On Friday afternoon, less than a day after Venezuelan President Hugo Chavez was overthrown in what later turned out to be an unsuccessful military-backed coup d'etat, Otto Reich, the assistant secretary of state for Latin America, summoned senior Latin American diplomats to the State Department to discuss the sudden turn of events in the oil-rich South American country. For months last year, Reich's nomination was stalled in the Senate because, among many reasons, Democratic senators feared Reich was less than fully committed to democracy in Latin America. (Reich had a reputation as a Latin American hard-liner in several posts he held in the Reagan administration.) According to accounts provided by Latin American diplomats who attended the meeting, Reich's performance last Friday would have done little to assuage those fears.
Present at the meeting with Reich were ambassadors and other senior diplomats from most countries in Latin America, and Roger Noriega, America's ambassador to the Organization of American States.
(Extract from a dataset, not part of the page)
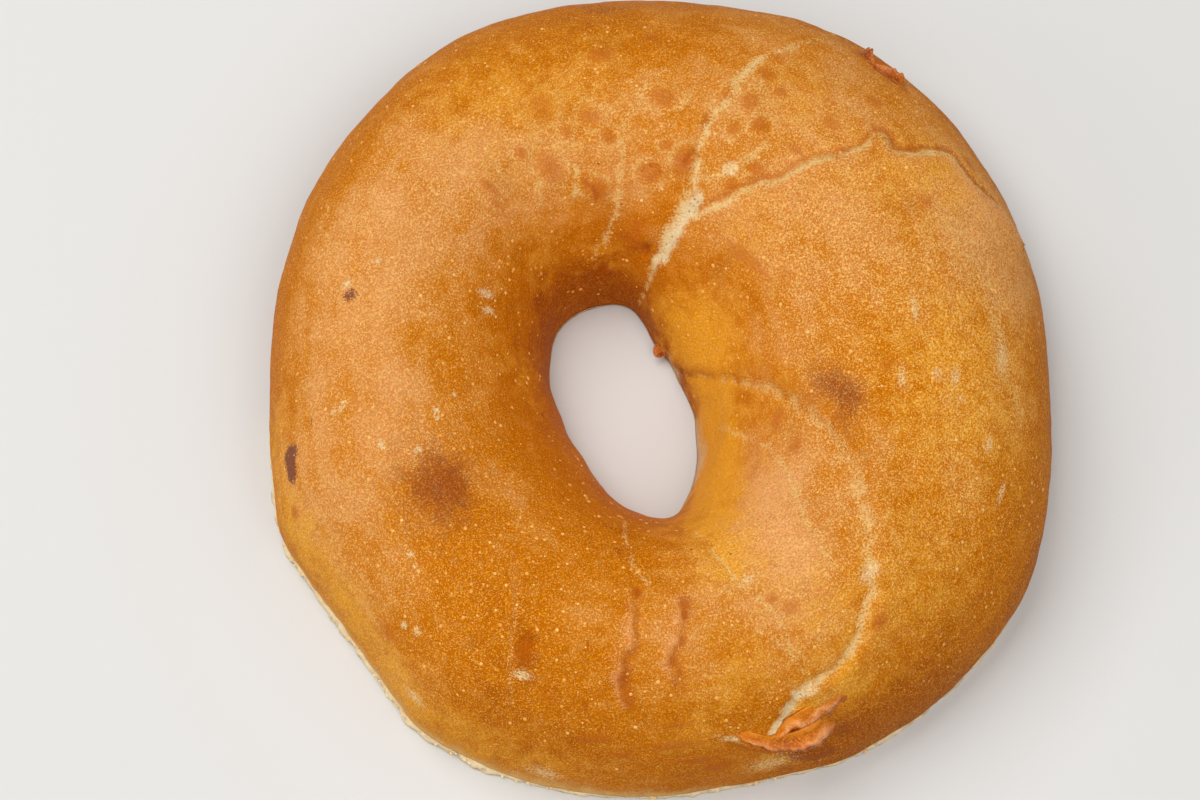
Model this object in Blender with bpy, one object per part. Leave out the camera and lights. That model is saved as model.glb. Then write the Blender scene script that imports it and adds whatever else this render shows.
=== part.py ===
"""The sliced top half of a hand-rolled sourdough bagel, lying on its cut face.

Sizes are in millimetres and become metres in the scene. +Z is up and the cut face is on z = 0.
A place on the crust is (azimuth, share). The azimuth is in degrees, counter-clockwise from +X
as seen from above. The share runs from 0 at the hole's cut edge, over the crown, to 1 at the
outer cut edge.
"""

import math

import bmesh
import bpy
import numpy as np

MM = 0.001

# The ring as a whole. Radii are those of the outer cut edge, one every 30 degrees from +X.
RING_CENTRE = (0.1, -0.6)
OUTER_RADII = (54.9, 56.4, 59.8, 59.2, 60.8, 58.2, 55.9, 59.0, 60.5, 59.2, 59.8, 59.2)

# The sides that were pressed flat: azimuth of the side, its distance from the ring's centre
# and how gently it turns into the round crust beside it.
FLAT_SIDES = ((215.0, 56.8, 0.8), (282.0, 58.6, 1.2))

# The hole is a rough oval with its long way near Y. Radii of its cut edge, every 18 degrees
# from +X.
HOLE_CENTRE = (-4.3, -2.4)
HOLE_RADII = (
    9.5, 9.0, 9.1, 10.3, 12.1, 17.3, 18.0, 17.1, 14.2, 12.0,
    10.2, 9.5, 9.5, 10.2, 12.6, 15.9, 17.9, 14.7, 12.1, 10.2,
)

# The roll of dough round the hole, every 60 degrees from +X: height of the crown, and height of
# the belt where the crust is widest. Where the knife ran high the belt was cut away. The crown
# lies this far across the roll.
CROWN_HEIGHTS = (27.5, 27.0, 25.5, 25.0, 24.0, 25.5)
BELT_HEIGHTS = (6.0, 6.5, 6.5, 4.0, 0.0, 3.0)
CROWN_SHARE = 0.56

# Broad swellings and dips: azimuth, share, reach and rise.
SWELLINGS = (
    (20.0, 0.60, 24.0, 1.6),
    (160.0, 0.60, 20.0, 0.8),
    (322.0, 0.26, 13.0, -1.6),
)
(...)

Reich began by handing out copies of a State Department press release that blamed Chavez's overthrow on Chavez himself and denied that any coup had even occurred. Reich then gave a tortured reading of the Venezuelan constitution in an attempt to illustrate that Chavez's apparent military overthrow really wasn't unconstitutional at all -- an explanation some diplomats at the meeting thought could only have been rationalized by the coup plotters themselves. Neither Reich nor other State Department officials would comment on the meeting.
Chavez had become increasingly unpopular with the Bush administration, with his pro-Cuba politics and recent threats to the independence of the country's state-owned oil company, which is the third-largest foreign supplier to the United States. Word of his ouster was also greeted positively by Bush spokesman Ari Fleischer.